LITE mode uses the transaction log to identify data files that are no longer within the VACUUM retention threshold and removes these data files from the table.

Note

Running VACUUM in LITE mode will not delete any files that are not referenced in the transaction log. For example, files that were created by an aborted transaction.

Use the following syntax to VACUUM in LITE mode:

VACUUM table_name LITE

FULL mode is the default for vacuum. You can explicitly run full mode with the following command:

VACUUM table_name FULL

See VACUUM.

Requirements

LITE mode has the following requirement:

  • You must have run at least one successful VACUUM operation within the configured transaction log retention threshold (30 days by default).
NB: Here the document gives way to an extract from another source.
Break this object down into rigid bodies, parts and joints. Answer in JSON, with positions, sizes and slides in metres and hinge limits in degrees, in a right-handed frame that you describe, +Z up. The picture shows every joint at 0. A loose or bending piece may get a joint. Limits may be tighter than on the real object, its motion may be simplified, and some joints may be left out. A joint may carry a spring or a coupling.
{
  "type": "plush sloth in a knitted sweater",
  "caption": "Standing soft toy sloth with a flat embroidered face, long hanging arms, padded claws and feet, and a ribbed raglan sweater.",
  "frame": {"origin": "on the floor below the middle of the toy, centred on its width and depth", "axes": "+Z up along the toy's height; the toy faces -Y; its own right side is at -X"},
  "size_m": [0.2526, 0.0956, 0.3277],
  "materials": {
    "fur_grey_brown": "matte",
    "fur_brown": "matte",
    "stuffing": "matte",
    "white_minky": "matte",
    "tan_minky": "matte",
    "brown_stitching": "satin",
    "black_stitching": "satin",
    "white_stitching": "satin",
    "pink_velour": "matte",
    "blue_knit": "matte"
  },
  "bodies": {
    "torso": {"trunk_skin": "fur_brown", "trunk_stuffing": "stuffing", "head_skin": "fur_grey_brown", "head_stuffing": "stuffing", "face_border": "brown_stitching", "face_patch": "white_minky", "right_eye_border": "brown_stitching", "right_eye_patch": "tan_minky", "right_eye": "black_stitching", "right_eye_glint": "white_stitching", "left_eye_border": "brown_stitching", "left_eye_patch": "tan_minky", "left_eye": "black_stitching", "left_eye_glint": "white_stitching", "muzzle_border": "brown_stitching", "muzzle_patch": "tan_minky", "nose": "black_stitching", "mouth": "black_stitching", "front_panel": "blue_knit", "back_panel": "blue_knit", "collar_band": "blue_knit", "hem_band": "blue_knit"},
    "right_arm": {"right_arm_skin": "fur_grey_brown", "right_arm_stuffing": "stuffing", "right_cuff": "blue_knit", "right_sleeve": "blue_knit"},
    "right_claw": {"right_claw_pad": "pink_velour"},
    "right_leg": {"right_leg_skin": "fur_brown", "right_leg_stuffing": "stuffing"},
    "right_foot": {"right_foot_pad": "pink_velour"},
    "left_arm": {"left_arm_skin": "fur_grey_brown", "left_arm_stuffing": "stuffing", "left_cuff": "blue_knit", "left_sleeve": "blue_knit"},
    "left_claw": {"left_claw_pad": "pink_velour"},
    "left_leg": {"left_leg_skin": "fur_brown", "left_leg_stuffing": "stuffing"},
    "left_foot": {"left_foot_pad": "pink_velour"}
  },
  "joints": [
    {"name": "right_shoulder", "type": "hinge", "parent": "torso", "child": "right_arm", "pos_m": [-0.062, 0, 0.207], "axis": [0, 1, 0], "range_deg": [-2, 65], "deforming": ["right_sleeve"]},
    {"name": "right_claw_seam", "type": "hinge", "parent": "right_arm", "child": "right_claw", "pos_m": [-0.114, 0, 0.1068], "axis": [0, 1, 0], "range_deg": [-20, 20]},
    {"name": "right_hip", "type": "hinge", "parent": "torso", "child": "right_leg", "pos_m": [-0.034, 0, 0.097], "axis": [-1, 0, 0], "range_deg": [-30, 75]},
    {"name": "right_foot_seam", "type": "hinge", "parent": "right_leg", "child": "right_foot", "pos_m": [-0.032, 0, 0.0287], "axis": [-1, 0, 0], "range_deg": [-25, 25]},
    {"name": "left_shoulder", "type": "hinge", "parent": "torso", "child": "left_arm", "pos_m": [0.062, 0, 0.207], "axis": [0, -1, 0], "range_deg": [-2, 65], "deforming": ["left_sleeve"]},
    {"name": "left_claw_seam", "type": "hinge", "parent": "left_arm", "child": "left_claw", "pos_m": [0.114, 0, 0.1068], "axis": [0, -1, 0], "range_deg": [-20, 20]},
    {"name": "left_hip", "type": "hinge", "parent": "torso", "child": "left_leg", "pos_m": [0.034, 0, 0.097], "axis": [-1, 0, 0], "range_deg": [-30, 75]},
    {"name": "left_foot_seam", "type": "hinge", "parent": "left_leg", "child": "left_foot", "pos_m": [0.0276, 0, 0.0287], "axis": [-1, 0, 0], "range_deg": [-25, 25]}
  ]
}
If this requirement isn't met, when you try to run VACUUM in LITE mode, the following error message displays. To continue, you must run VACUUM in FULL mode.

VACUUM <tableName> LITE cannot delete all eligible files as some files are not referenced by the log. Please run VACUUM FULL.
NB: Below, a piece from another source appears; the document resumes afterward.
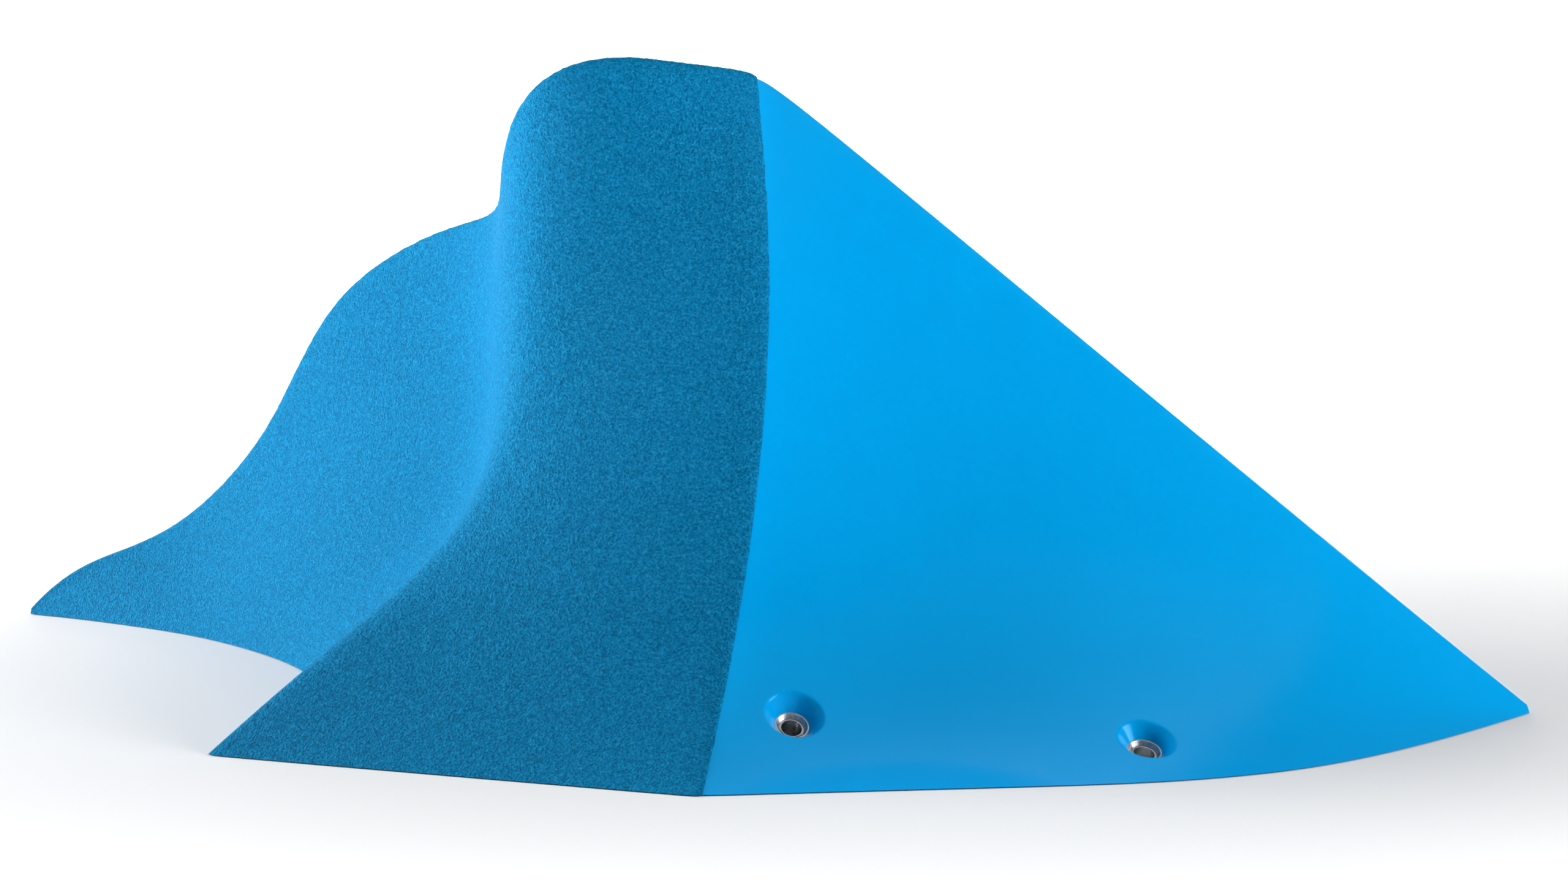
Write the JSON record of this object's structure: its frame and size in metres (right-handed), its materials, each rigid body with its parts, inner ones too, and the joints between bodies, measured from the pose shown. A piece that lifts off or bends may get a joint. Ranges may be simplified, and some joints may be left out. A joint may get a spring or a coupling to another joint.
{
  "type": "climbing wall volume",
  "caption": "Hollow wave-shaped climbing volume that screws to a climbing wall, half gritty and half gloss, with countersunk fixing pockets.",
  "frame": {"origin": "middle of the base outline's box, on the wall face", "axes": "+Z out of the wall, +X along the long straight ridge towards its tip, +Y towards the side not seen"},
  "size_m": [0.9998, 0.5714, 0.3837],
  "materials": {
    "gelcoat": "high gloss blue gelcoat",
    "grip_coat": "blue paint over sprayed sand, matt and gritty",
    "laminate": "bare glass fibre laminate, satin and uneven",
    "resin_pad": "cast filled resin, matt",
    "steel": "turned stainless steel",
    "screw_steel": "zinc plated steel",
    "plywood": "birch plywood, unvarnished"
  },
  "bodies": {
    "root": {"grip_coat": "grip_coat", "gelcoat_skin": "gelcoat", "grp_laminate": "laminate", "pocket_cup_front_left": "gelcoat", "fixing_pad_front_left": "resin_pad", "fixing_bush_front_left": "steel", "pocket_cup_front_right": "gelcoat", "fixing_pad_front_right": "resin_pad", "fixing_bush_front_right": "steel", "pocket_cup_back_right": "gelcoat", "fixing_pad_back_right": "resin_pad", "fixing_bush_back_right": "steel", "pocket_cup_back_middle": "gelcoat", "fixing_pad_back_middle": "resin_pad", "fixing_bush_back_middle": "steel", "pocket_cup_back_left": "gelcoat", "fixing_pad_back_left": "resin_pad", "fixing_bush_back_left": "steel", "rim_batten_front_left": "plywood", "rim_batten_front_right": "plywood", "rim_batten_right": "plywood", "rim_batten_back_right": "plywood", "rim_batten_back": "plywood", "rim_batten_back_left": "plywood", "rim_batten_bay_back": "plywood", "rim_batten_bay_front": "plywood", "cross_rib": "plywood", "ridge_rib": "plywood", "lobe_rib": "plywood", "rib_screws": "screw_steel"}
  },
  "joints": []
}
Purge metadata-only deletes to force data rewrite

The REORG TABLE command with the APPLY (PURGE) syntax allows you to rewrite data to apply soft-deletes. Soft-deletes do not rewrite data or delete data files, but rather use metadata files to indicate that some data values have changed. See REORG TABLE.
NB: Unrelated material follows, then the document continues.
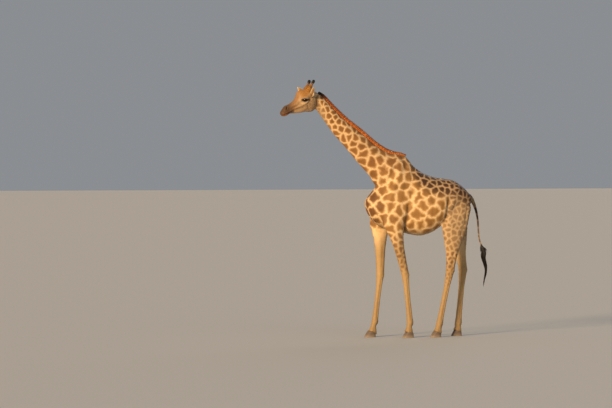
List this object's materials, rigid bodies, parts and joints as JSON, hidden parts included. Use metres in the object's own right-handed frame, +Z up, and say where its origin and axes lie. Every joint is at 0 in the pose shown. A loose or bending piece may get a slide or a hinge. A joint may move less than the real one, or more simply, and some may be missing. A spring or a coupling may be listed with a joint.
{
  "type": "giraffe",
  "caption": "Standing adult giraffe as a still, life-size model: long sloping neck, short horns, cloven hooves and a tufted tail.",
  "frame": {"origin": "on the ground under the middle of the model's bounding box", "axes": "+Z up; the animal faces -X and its left side is towards -Y"},
  "size_m": [3.2006, 0.6544, 3.7373],
  "materials": {
    "hide": "short flat coat, cream with tan patches",
    "mane_hair": "stiff upright hair, rusty brown",
    "black_hair": "long coarse black hair",
    "horn_skin": "haired skin over bone, black hair at the tip",
    "eye": "wet, very dark brown",
    "hoof_horn": "dull dark horn"
  },
  "bodies": {
    "root": {"head": "hide", "neck": "hide", "trunk": "hide", "foreleg_left": "hide", "foreleg_right": "hide", "hindleg_left": "hide", "hindleg_right": "hide", "mane": "mane_hair", "tail": "hide", "tail_tuft": "black_hair", "eye_left": "eye", "ear_left": "hide", "horn_left": "horn_skin", "eye_right": "eye", "ear_right": "hide", "horn_right": "horn_skin", "forehoof_left_outer": "hoof_horn", "forehoof_left_inner": "hoof_horn", "forehoof_right_outer": "hoof_horn", "forehoof_right_inner": "hoof_horn", "hindhoof_left_outer": "hoof_horn", "hindhoof_left_inner": "hoof_horn", "hindhoof_right_outer": "hoof_horn", "hindhoof_right_inner": "hoof_horn"}
  },
  "joints": []
}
Operations that create soft-deletes include the following:

  • Dropping columns with column mapping enabled.
  • Any data modifications with deletion vectors enabled.

With soft-deletes enabled, old data may remain physically present in the table's current files even after the data has been deleted or updated. To remove this data physically from the table, complete the following steps:

  1. Run REORG TABLE ... APPLY (PURGE). After doing this, the old data is no longer present in the table's current files, but it is still present in the older files that are used for time travel.
  2. Run VACUUM to delete these older files.

REORG TABLE creates a new version of the table as the operation completes. All table versions in the history prior to this transaction refer to older data files. Conceptually, this is similar to the OPTIMIZE command, where data files are rewritten even though data in the current table version stays consistent.

Important

Data files are only deleted when the files have expired according to the VACUUM retention period. This means that the VACUUM must be done with a delay after the REORG to guarantee that the older files have expired. The retention period of VACUUM can be reduced to shorten the required waiting time, at the cost of reducing the maximum history that is retained.

Cluster size recommendations for vacuum

To select the correct cluster size for VACUUM, consider that the operation occurs in two phases:

  1. The job begins by using all available executor nodes to list files in the source directory in parallel. The job compares this list to all files currently referenced in the transaction log to identify files for deletion. The driver sits idle during this time.
  2. The driver issues deletion commands for each file identified for deletion. Because file deletion is a driver-only operation, all operations occur in a single node while the worker nodes sit idle.

To optimize cost and performance, Databricks recommends the following, especially for long-running vacuum jobs:

  • Run vacuum on a cluster with auto-scaling set for 1-4 workers, where each worker has 8 cores.
  • Select a driver with between 8 and 32 cores. Increase the size of the driver to avoid out-of-memory (OOM) errors.

If VACUUM operations are regularly deleting more than 10 thousand files or taking over 30 minutes of processing time, you might want to increase either the size of the driver or the number of workers.

If you find that the slowdown occurs while identifying files to be removed, add more worker nodes. If the slowdown occurs while delete commands are running, try increasing the size of the driver.

Databricks recommends regularly running VACUUM on all tables to reduce excess cloud data storage costs. The default retention threshold for vacuum is 7 days. Setting a higher threshold gives you access to a greater history for your table, but increases the number of data files stored and, as a result, increases storage costs from your cloud provider.

Vacuum and low retention thresholds

Warning

Databricks strongly recommends setting a retention interval of at least 7 days. If you have jobs that run for several days, long-running jobs might write files that are not yet committed. If your retention period is too short, VACUUM could delete these uncommitted files before the job completes.

There's a safety check to prevent you from running a dangerous VACUUM command. If you're certain that there are no operations running on this table that take longer than the retention interval you plan to specify, turn off this safety check by setting the retentionDurationCheck Spark configuration to false:

Delta

SET spark.databricks.delta.retentionDurationCheck.enabled = false

Iceberg

SET spark.databricks.iceberg.retentionDurationCheck.enabled = false

Audit information

VACUUM commits audit information to the transaction log. Query the audit events using DESCRIBE HISTORY.

By default, audit logging is enabled on all platforms for Unity Catalog managed tables. Control vacuum audit logging with the vacuum.logging Spark configuration:

Delta

SET spark.databricks.delta.vacuum.logging.enabled = true

Iceberg

SET spark.databricks.iceberg.vacuum.logging.enabled = true

To apply this configuration for an entire workspace, across all clusters, use a cluster policy and add the following to the policy JSON:

Delta

{
  "spark_conf.spark.databricks.delta.vacuum.logging.enabled": {
    "type": "fixed",
    "value": "true"
  }
}

Iceberg

{
  "spark_conf.spark.databricks.iceberg.vacuum.logging.enabled": {
    "type": "fixed",
    "value": "true"
  }
}

See Create and manage compute policies.

Note

Audit logging is also enabled by default for external tables.